High Sensitivity Near-Infrared Imaging of Fluorescent Nanosensors

Biochemical processes are fast and occur on small-length scales, which makes them difficult to measure. Optical nanosensors based on single-wall carbon nanotubes (SWCNTs) are able to capture such dynamics. They fluoresce in the near-infrared (NIR, 850-1700 nm) tissue transparency window and the emission wavelength depends on their chirality. However, NIR imaging requires specialized indium gallium arsenide (InGaAs) cameras with a typically low resolution because the quantum yield of normal Si-based cameras rapidly decreases in the NIR. Here, an efficient one-step phase separation approach to isolate monochiral (6,4)-SWCNTs (880 nm emission) from mixed SWCNT samples is developed. It enables imaging them in the NIR with high-resolution standard Si-based cameras (>50x more pixels). (6,4)-SWCNTs modified with (GT)(10)-ssDNA become highly sensitive to the important neurotransmitter dopamine. These sensors are 1.7x brighter and 7.5x more sensitive and allow fast imaging (<50 ms). They enable high-resolution imaging of dopamine release from cells. Thus, the assembly of biosensors from (6,4)-SWCNTs combines the advantages of nanosensors working in the NIR with the sensitivity of (Si-based) cameras and enables broad usage of these nanomaterials.

Automated summary

Optical nanosensors based on single-wall carbon nanotubes are able to capture the dynamics of biochemical processes.
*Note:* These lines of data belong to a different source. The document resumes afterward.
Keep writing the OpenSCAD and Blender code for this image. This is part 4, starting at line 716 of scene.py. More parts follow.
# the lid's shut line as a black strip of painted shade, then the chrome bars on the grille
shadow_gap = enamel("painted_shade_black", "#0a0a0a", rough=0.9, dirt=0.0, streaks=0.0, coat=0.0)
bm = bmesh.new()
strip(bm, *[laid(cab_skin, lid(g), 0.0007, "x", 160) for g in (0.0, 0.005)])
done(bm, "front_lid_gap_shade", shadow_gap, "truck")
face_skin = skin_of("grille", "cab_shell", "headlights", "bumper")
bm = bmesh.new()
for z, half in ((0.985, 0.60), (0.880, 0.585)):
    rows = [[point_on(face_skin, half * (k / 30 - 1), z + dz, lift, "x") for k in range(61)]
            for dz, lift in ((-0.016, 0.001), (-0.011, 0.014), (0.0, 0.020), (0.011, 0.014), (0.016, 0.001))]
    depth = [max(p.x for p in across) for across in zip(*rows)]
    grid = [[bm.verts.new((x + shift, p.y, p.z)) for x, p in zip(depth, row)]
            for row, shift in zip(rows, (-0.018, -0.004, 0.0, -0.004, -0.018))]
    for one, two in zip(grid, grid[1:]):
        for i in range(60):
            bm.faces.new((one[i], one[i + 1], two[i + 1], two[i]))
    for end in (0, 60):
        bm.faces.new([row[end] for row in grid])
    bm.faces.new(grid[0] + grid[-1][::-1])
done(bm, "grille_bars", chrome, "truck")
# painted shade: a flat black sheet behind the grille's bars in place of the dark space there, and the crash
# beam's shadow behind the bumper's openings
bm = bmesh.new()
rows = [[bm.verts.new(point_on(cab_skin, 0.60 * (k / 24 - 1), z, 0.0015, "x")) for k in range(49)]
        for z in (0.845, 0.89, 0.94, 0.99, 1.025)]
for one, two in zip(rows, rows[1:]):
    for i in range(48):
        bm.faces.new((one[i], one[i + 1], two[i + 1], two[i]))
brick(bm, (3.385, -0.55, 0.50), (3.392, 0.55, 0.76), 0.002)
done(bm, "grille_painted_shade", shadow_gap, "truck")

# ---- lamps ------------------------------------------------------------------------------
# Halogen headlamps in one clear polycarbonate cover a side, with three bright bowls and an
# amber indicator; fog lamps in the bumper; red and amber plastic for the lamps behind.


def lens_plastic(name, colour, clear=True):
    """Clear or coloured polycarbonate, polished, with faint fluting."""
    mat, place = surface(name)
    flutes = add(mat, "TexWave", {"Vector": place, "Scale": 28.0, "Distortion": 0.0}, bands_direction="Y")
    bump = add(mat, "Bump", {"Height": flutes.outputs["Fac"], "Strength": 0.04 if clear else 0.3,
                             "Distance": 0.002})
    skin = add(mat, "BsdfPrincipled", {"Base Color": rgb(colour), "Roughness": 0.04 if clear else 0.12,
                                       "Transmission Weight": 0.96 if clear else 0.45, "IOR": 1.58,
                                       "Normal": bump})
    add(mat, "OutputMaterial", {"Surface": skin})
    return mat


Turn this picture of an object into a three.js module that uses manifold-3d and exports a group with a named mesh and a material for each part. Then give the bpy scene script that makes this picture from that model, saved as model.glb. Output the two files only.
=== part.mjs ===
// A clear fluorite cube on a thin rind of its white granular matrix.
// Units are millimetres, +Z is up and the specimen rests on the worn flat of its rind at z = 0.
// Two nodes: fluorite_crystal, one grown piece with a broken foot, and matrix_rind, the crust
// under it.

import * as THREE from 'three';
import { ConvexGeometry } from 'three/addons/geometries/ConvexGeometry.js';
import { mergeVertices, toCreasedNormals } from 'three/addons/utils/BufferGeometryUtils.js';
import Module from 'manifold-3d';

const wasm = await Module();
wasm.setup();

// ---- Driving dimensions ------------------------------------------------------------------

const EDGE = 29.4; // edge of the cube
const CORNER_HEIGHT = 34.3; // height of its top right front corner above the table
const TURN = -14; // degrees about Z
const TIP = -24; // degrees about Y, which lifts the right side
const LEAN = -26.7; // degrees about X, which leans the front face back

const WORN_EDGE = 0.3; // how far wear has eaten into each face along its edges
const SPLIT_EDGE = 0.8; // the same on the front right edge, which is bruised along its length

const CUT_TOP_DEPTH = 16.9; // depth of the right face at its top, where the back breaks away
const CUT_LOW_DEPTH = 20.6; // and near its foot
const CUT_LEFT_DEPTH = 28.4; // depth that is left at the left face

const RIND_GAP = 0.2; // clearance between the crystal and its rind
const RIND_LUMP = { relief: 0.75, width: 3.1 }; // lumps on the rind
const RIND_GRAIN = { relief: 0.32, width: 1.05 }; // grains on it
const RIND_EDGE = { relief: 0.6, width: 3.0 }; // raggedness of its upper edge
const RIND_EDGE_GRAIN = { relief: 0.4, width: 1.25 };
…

A one-step phase separation approach has been developed to isolate monochiral (6,4)-SWCNTs from mixed SWCNT samples, enabling high-resolution imaging in the near-infrared spectrum using standard Si-based cameras. (6,4)-SWCNTs modified with (GT)(10)-ssDNA become highly sensitive to the neurotransmitter dopamine, allowing for fast and high-resolution imaging of dopamine release from cells.